Lima Vaz ressalta a relação entre ethos e religião: a tradição ética muitas vezes se manifesta na forma de normas religiosas sancionadas pela transcendência, garantindo a perenidade dos valores morais. A tradição não é um simples conjunto de regras fixas, mas um processo dinâmico de transmissão cultural, estruturando o tempo e dando sentido à história humana.

Com a modernidade, surge uma crise do ethos, pois a primazia do tempo futuro sobre o passado rompe o processo tradicional de transmissão ética. A aceleração do progresso tecnológico e a valorização da inovação minam a continuidade do ethos, abrindo espaço para um niilismo ético.


3. Ethos e Indivíduo

Lima Vaz explora a relação entre o ethos e o indivíduo, argumentando que o ethos não pode ser reduzido a uma construção puramente individual, mas também não é uma estrutura social imposta de maneira determinista. O indivíduo internaliza o ethos através do hábito (hexis), tornando-o parte de sua identidade moral.

Na modernidade, essa relação torna-se problemática devido à fragmentação das esferas sociais (econômica, política, cultural), onde o ethos deixa de ser um referencial unificado. O pensamento marxista, por exemplo, interpreta o ethos como uma superestrutura ideológica, determinada pela base econômica. Contudo, para Lima Vaz, essa visão é reducionista, pois o ethos tem uma dimensão própria, ligada à autodeterminação moral do indivíduo.


4. Ethos e Conflito

O ethos não é uma estrutura homogênea e imutável, mas contém conflitos internos e se transforma ao longo da história. O conflito ético surge quando diferentes valores entram em tensão dentro do ethos, exigindo uma redefinição moral. Lima Vaz dá exemplos paradigmáticos desse processo:

Sócrates introduziu uma reviravolta nos valores tradicionais gregos ao enfatizar a alma como centro da moralidade.
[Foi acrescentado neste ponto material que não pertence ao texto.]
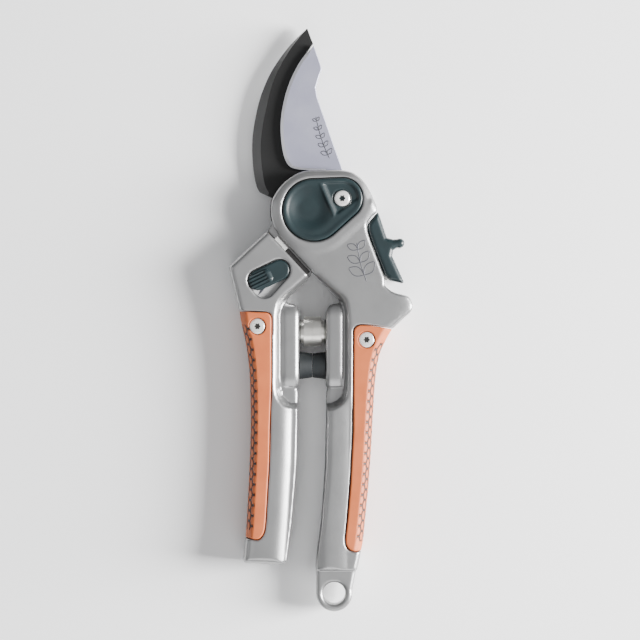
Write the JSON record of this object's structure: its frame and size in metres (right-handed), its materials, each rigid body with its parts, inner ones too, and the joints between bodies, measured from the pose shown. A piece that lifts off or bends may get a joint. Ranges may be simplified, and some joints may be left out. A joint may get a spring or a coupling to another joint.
{
  "type": "pruning shears",
  "caption": "Bypass pruning shears with cast handles, a volute spring, rubber bumpers, a thumb lock and a turning selector, closed and lying on their back.",
  "frame": {"origin": "on the pivot axis, in the plane of the back face that the shears lie on", "axes": "+Y towards the tip of the blades, +Z out of the front face along the pivot, +X towards the half with the hanging loop and the lock"},
  "size_m": [0.0701, 0.2234, 0.018],
  "materials": {
    "cast_aluminium": "satin, fine cast grain",
    "coated_steel": "dark non-stick coating with a ground outer bevel",
    "ground_steel": "fine ground, polished bevel",
    "zinc_steel": "zinc plated",
    "bright_steel": "polished",
    "spring_steel": "polished strip",
    "bronze": "machined",
    "teal_plastic": "moulded, satin",
    "tan_grip": "soft moulded grip with a honeycomb band",
    "buffer_rubber": "matt",
    "pale_plastic": "moulded"
  },
  "bodies": {
    "right_half": {"right_handle": "cast_aluminium", "back_plate": "cast_aluminium", "back_plate_screws": "zinc_steel", "counter_blade": "coated_steel", "counter_blade_screws": "zinc_steel", "pivot_post": "zinc_steel", "pivot_bolt": "zinc_steel", "thrust_washer": "bronze", "pivot_cap": "teal_plastic", "cap_screw": "bright_steel", "right_grip": "tan_grip", "right_grip_screw": "bright_steel", "right_bumper": "buffer_rubber", "right_spring_seat": "zinc_steel", "slider_guide": "bright_steel", "detent_spring": "bright_steel"},
    "left_half": {"left_handle": "cast_aluminium", "cutting_blade": "ground_steel", "blade_screws": "zinc_steel", "pivot_bushing": "bronze", "left_grip": "tan_grip", "left_grip_screw": "bright_steel", "left_bumper": "buffer_rubber", "left_spring_seat": "zinc_steel", "return_spring": "spring_steel", "stop_pawl": "bright_steel", "edge_buffer": "buffer_rubber", "selector_floor": "pale_plastic"},
    "selector": {"selector_lever": "teal_plastic", "selector_pin": "zinc_steel"},
    "lock": {"lock_slider": "teal_plastic", "lock_tongue": "zinc_steel"}
  },
  "joints": [
    {"name": "handle_pivot", "type": "hinge", "parent": "right_half", "child": "left_half", "pos_m": [0, 0, 0], "axis": [0, 0, -1], "range_deg": [0, 28], "deforming": ["return_spring"]},
    {"name": "selector_turn", "type": "hinge", "parent": "left_half", "child": "selector", "pos_m": [-0.013, -0.0229, 0], "axis": [0, 0, 1], "range_deg": [0, 22]},
    {"name": "lock_slide", "type": "slide", "parent": "right_half", "child": "lock", "axis": [0.336, -0.9419, 0], "range_m": [0, 0.0035]}
  ]
}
Jesus Cristo revolucionou a ética judaica ao propor o amor como princípio fundamental.

Essas transformações demonstram que o ethos não é estático, mas está sempre em movimento, sendo desafiado e reformulado por novas concepções morais.


5. Ethos e Transgressão

Por fim, o capítulo trata da transgressão, que, ao contrário da simples violação de normas, pode ser um momento criador dentro do ethos. A transgressão autêntica não é uma recusa vazia da tradição, mas um impulso para novos valores éticos, como ocorreu com grandes figuras morais ao longo da história.

Lima Vaz diferencia essa transgressão criativa da contestação superficial da modernidade, que muitas vezes assume a forma de imoralismo estético (como em André Gide) ou de permissivismo anômico (ausência de normas). Essas posturas não geram uma nova ordem moral, mas apenas enfraquecem o ethos tradicional.

A transgressão verdadeira, por outro lado, desafia os limites do ethos para expandir sua universalidade, como ilustrado na máxima evangélica de Jesus: “Quem perder sua vida por minha causa, a encontrará”.


Conclusão

Lima Vaz apresenta uma análise profunda do ethos como estrutura fundamental da moralidade humana, explorando sua base semântica, sua relação com a tradição, sua interação com o indivíduo, os conflitos internos que o dinamizam e o papel da transgressão na renovação dos valores morais.

Lima Vaz destaca que o ethos não é um conjunto fixo de normas, mas um processo histórico e dialético, que se constrói e se transforma ao longo do tempo. Na modernidade, essa estrutura enfrenta desafios devido à fragmentação social e à valorização do tempo futuro, o que pode levar a um niilismo ético. No entanto, o ethos continua sendo a casa da liberdade, o espaço onde a ação humana encontra sentido e direção.